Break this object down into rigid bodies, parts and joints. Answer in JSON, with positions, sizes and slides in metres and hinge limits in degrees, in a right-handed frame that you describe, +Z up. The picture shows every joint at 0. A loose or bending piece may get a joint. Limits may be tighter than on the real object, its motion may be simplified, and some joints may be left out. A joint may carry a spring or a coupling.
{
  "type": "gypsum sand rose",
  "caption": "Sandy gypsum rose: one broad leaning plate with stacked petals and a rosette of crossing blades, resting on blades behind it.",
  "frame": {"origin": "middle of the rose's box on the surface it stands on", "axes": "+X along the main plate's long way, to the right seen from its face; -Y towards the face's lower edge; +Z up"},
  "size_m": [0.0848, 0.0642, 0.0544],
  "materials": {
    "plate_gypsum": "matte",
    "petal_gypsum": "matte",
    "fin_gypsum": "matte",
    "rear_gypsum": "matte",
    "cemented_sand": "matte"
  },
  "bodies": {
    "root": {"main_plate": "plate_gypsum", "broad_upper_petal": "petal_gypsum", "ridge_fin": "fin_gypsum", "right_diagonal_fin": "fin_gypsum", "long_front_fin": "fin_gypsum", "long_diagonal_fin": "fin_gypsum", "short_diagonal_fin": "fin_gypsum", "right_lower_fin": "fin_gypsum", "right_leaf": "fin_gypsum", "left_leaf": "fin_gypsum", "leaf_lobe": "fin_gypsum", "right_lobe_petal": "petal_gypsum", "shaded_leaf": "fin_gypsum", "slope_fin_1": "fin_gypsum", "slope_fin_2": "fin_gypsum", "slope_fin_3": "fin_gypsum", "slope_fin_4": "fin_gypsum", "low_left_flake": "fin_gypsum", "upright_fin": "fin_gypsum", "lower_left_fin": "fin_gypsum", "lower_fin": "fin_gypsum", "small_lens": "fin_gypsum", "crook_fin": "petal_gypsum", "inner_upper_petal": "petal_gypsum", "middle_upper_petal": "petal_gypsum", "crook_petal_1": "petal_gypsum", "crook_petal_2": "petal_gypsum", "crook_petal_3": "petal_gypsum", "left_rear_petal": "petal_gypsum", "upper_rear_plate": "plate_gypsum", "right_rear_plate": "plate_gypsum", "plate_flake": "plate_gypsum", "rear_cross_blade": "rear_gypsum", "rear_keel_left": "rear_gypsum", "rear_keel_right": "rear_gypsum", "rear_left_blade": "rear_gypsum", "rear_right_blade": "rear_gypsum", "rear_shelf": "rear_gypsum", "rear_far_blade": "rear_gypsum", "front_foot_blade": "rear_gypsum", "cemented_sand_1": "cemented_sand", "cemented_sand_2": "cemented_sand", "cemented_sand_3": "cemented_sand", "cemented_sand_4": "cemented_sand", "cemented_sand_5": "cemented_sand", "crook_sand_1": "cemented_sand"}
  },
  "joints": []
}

◆ **Stated task**
Copy all the lines, exactly.

◆ **In response**
Break this object down into rigid bodies, parts and joints. Answer in JSON, with positions, sizes and slides in metres and hinge limits in degrees, in a right-handed frame that you describe, +Z up. The picture shows every joint at 0. A loose or bending piece may get a joint. Limits may be tighter than on the real object, its motion may be simplified, and some joints may be left out. A joint may carry a spring or a coupling.
{
  "type": "gypsum sand rose",
  "caption": "Sandy gypsum rose: one broad leaning plate with stacked petals and a rosette of crossing blades, resting on blades behind it.",
  "frame": {"origin": "middle of the rose's box on the surface it stands on", "axes": "+X along the main plate's long way, to the right seen from its face; -Y towards the face's lower edge; +Z up"},
  "size_m": [0.0848, 0.0642, 0.0544],
  "materials": {
    "plate_gypsum": "matte",
    "petal_gypsum": "matte",
    "fin_gypsum": "matte",
    "rear_gypsum": "matte",
    "cemented_sand": "matte"
  },
  "bodies": {
    "root": {"main_plate": "plate_gypsum", "broad_upper_petal": "petal_gypsum", "ridge_fin": "fin_gypsum", "right_diagonal_fin": "fin_gypsum", "long_front_fin": "fin_gypsum", "long_diagonal_fin": "fin_gypsum", "short_diagonal_fin": "fin_gypsum", "right_lower_fin": "fin_gypsum", "right_leaf": "fin_gypsum", "left_leaf": "fin_gypsum", "leaf_lobe": "fin_gypsum", "right_lobe_petal": "petal_gypsum", "shaded_leaf": "fin_gypsum", "slope_fin_1": "fin_gypsum", "slope_fin_2": "fin_gypsum", "slope_fin_3": "fin_gypsum", "slope_fin_4": "fin_gypsum", "low_left_flake": "fin_gypsum", "upright_fin": "fin_gypsum", "lower_left_fin": "fin_gypsum", "lower_fin": "fin_gypsum", "small_lens": "fin_gypsum", "crook_fin": "petal_gypsum", "inner_upper_petal": "petal_gypsum", "middle_upper_petal": "petal_gypsum", "crook_petal_1": "petal_gypsum", "crook_petal_2": "petal_gypsum", "crook_petal_3": "petal_gypsum", "left_rear_petal": "petal_gypsum", "upper_rear_plate": "plate_gypsum", "right_rear_plate": "plate_gypsum", "plate_flake": "plate_gypsum", "rear_cross_blade": "rear_gypsum", "rear_keel_left": "rear_gypsum", "rear_keel_right": "rear_gypsum", "rear_left_blade": "rear_gypsum", "rear_right_blade": "rear_gypsum", "rear_shelf": "rear_gypsum", "rear_far_blade": "rear_gypsum", "front_foot_blade": "rear_gypsum", "cemented_sand_1": "cemented_sand", "cemented_sand_2": "cemented_sand", "cemented_sand_3": "cemented_sand", "cemented_sand_4": "cemented_sand", "cemented_sand_5": "cemented_sand", "crook_sand_1": "cemented_sand"}
  },
  "joints": []
}